An incensed Spain threatened swift economic retaliation against Argentina on Tuesday after it seized control of YPF, the South American nation’s biggest oil company, in a move which pushed down shares in Spanish energy giant Repsol, the major shareholder.
Madrid called in the Argentinian ambassador in a rapidly escalating row over the nationalization order by Argentina’s populist and increasingly assertive president, Cristina Fernandez, a move which delighted many of her compatriots but alarmed some foreign governments and investors.
Promising action in the coming days, Spanish industry minister Jose Manuel Soria said: “With this attitude, this hostility from the Argentine authorities, there will be consequences that we’ll see over the next few days. They will be in the diplomatic field, the industrial field, and on energy.”
Repsol said YPF was worth $18-billion (U.S.) as a whole and it would be seeking compensation on that basis, but the Spanish oil major’s shares fell by more than eight per cent in Madrid early on Tuesday morning.
Repsol described Argentina’s move as “clearly unlawful and seriously discriminatory” and said it would take legal action.
“This battle is not over,” Repsol chairman Antonio Brufau said.
But Ms. Fernandez dismissed the risk of reprisals. “This president isn’t going to respond to any threats ... because I represent the Argentine people. I’m the head of state, not a thug,” she said.
Spanish media condemned the Argentinian action, believed to be the biggest nationalization in the natural resources field since the seizure of Russia’s Yukos a decade ago.
‘THE NEW EVITA’
Right-wing newspaper La Razon carried a photograph of Ms. Fernandez on its front page in a pool of oil with the headline: “Kirchner’s Dirty War”, referring to her full name. The business newspaper La Gaceta de los Negocios branded the takeover “an act of pillage.”
On the left, El Periodico spoke of “The New Evita”, pointing out that Fernandez had announced the nationalization in a room decorated with a portrait of Eva Peron, the actress who was married to a president and revered by many Argentineans for her populist politics.
YPF has been under pressure from Ms. Fernandez’s centre-left government to boost production, and its share price has plunged in recent months on speculation about a state takeover.
Ms. Fernandez said the government would ask Congress, which she controls, to approve a bill to expropriate a controlling 51-per-cent stake in the company by seizing shares held exclusively by Repsol, saying energy was a “vital resource.”
“If this policy continues - draining fields dry, no exploration and practically no investment - the country will end up having no viable future, not because of a lack of resources but because of business policies,” she said.

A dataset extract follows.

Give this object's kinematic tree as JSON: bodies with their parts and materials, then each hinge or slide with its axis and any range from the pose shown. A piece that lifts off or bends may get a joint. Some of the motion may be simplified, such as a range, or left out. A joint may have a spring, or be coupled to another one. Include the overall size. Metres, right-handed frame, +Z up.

YPF’s market value is $10.6-billion, although an Argentine tribunal will be responsible for valuing the company as part of the takeover. Central bank reserves or state pension funds could be used for compensation, analysts say.
Ms. Fernandez, who still wears the black of mourning 18 months after the death of her husband and predecessor as president Nestor Kirchner, stunned investors in 2008 when she nationalized private pension funds at the height of the global financial crisis. She has also renationalized the country’s flagship airline, Aerolineas Argentinas.
Such measures are popular with ordinary Argentines, many of whom blame free-market policies such as the privatizations of the 1990s for the devastating economic crisis and subsequent debt default of 2001/02.
Her announcement of the YPF takeover plan, however, drew strong warnings from Spain, Mexico and the European Union, a key market for Argentina’s soy meal exports.
Mexico’s President Felipe Calderon said Ms. Fernandez’s plan would damage chances for future foreign investment in Argentina and hurt Repsol, in which Mexico’s state oil monopoly Pemex holds a 10-per-cent stake.
Venezuela, where socialist President Hugo Chavez has nationalized almost all the oil industry, applauded her move.
The row over YPF comes as Ms. Fernandez heaps pressure on Britain over oil exploration off the Falkland Islands, over which Argentina claims sovereignty.
A decade after staging the biggest sovereign debt default in history, Argentina has been frozen out of global credit markets, and economic analysts said seizing YPF might make it even harder for the country to get fresh financing.
Under the terms of the bill, the government would hold 51 per cent of the expropriated shares and the rest would be held by the country’s energy-producing provinces.
All of the shares targeted by the government belong to Repsol, which owns 57 per cent of YPF. Repsol’s Argentine partner, the Eskenazi family’s Grupo Petersen, will not be affected. Petersen owns a 25.5-per-cent stake in YPF.
Repsol’s original strategy in buying YPF in 1999 was to expand away from its core refining business into more lucrative upstream oil and gas production. However the plan did not work as low domestic oil and gas prices made it unprofitable to develop many of the company’s reserves. It signalled a retreat from the investment in 2006.